Trend Radar: February 2007

Renewing Old Ties: As one of his last official duties before leaving state government, Craig Lesser, commissioner of the Department of Economic Development (DEcD) led a group of Georgians on an end of the year trade trip to Mexico. Their mission was to meet the members of that country’s new government and mix a little state diplomacy with a message: You are big for Georgia business. “We wanted to show the continuation of our relationship and to strengthen the Georgia-Mexico ties,” says Lesser, who spent 30 months at DEcD before accepting a position at the Atlanta law firm of McKenna, Long & Aldridge.



Georgia’s ties with Mexico have given the state a nice balance of trade. Georgia companies exported $1.4 billion worth of products in 2005, while Mexican imports to the state totaled $368 million. In one critical aspect of the December trip, Lesser worked with government and business officials in the Yucatan peninsula to steer more business to Georgia ports.



“I found the people in the Yucatan peninsula to be very interested in the ports at Savannah and Brunswick,” Lesser says. “Right now, their products are going to the port in Tampa and that adds a day to their travel to their ultimate markets farther up the East Coast.”



Georgia reps covered a wide range of products, from aircraft parts to portable toilets. Georgia’s leading exports to Mexico include computer and electronic products, chemicals and transportation equipment. Mexican imports to the state are led by vehicles and parts, sugar and sugar confectionary, beverages and spirits, according to the DEcD.





National Accreditation: Covington Mayor Sam Ramsey celebrated the New Year by ticking off a list of distinctions his city’s departments have achieved. Covington’s fire, police and public works departments, as well as its 911 communications center, have all been nationally accredited, an achievement only two other U.S. cities (Plano, Texas, and Bellevue, Wash.) can claim. The Covington Public Works Department became the first in Georgia to receive the national accreditation, and the local police department has a prestigious international award to its credit.



These recognitions are good for PR, but their impact goes deeper – right into local wallets. “These accreditations not only set this community apart, it also means savings for our citizens in things like insurance premiums,” Ramsey says. “And by having certain procedures in place, this helps us avoid lawsuits. Because, if you haven’t done everything just right, you can get yourself in a lot of trouble.”

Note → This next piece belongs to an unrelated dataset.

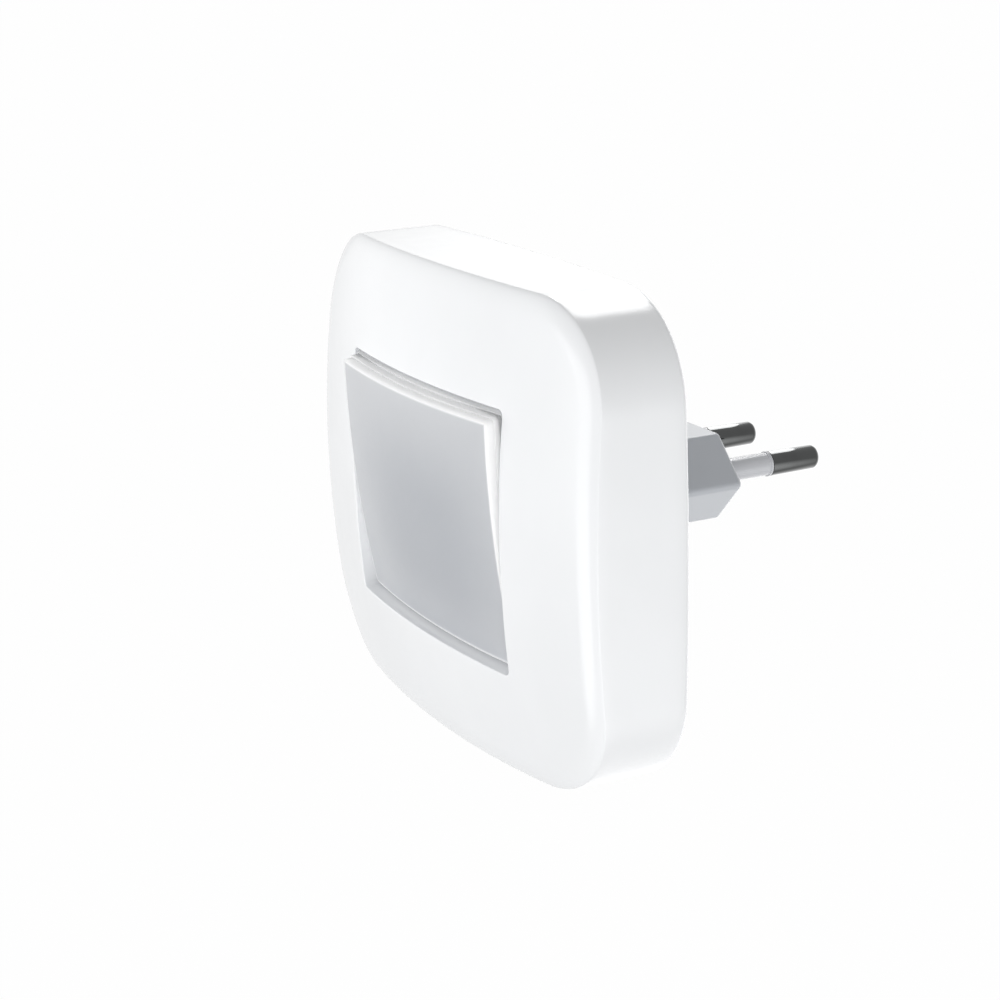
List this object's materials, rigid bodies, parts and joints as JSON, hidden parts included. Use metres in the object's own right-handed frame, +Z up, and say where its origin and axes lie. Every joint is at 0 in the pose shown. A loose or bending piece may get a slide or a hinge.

Covington’s department heads have been working on the accreditations for years; the 911 center was the last to get the national nod in late 2006. Ramsey, who’s been in local government for 37 years, sees the accreditations as endorsements of municipal practices. “It tells me our department heads are meeting certain criteria,” he says. “And they’re doing everything by the book.”





A Crusade Hits Home: When Mayor Carl Camon became fed up with witnessing drug deals in his own neighborhood, he launched his own crackdown.



“Ray City has always been a community where we felt safe, where everyone knew each other,” Camon says. But he began noticing strangers coming into town to conduct what appeared to be drug transactions. Frustrated by his inability to get any help from overloaded state agencies, Camon led a citizen-based effort to sweep the streets of dealers.



Result: Camon awoke one morning to find a window on his car smashed in. “I think they were sending me a message,” he says. “I didn’t care. I was just too fed up. This drug dealing was eating at the core of our community.” Camon, elected mayor at age 27 in 1995, is encouraged by reports of two recent significant arrests in Ray City. “We’re going to keep fighting this thing,” he says. “We still have work to do.”





Dropping Anchor: Georgia’s popularity as the top landing site for Floridians fleeing high taxes and hurricanes has been well reported but little quantified. That is until a November story in the Jacksonville, Fla., Times-Union put some numbers on at least one segment of the shift. According to the piece, 2,588 Jacksonville residents moved to Georgia during the period 2004-05. Those numbers came from the IRS, which tracks changes of address on tax returns.



The chief reason for the moves appears to be job-related. Jacksonville is a home port to the U.S. Navy, as well as a Naval air station, and Georgia’s Camden County, just across the Florida state line, led the state with 721 of the transfers, thanks to its own Naval presence (submarines).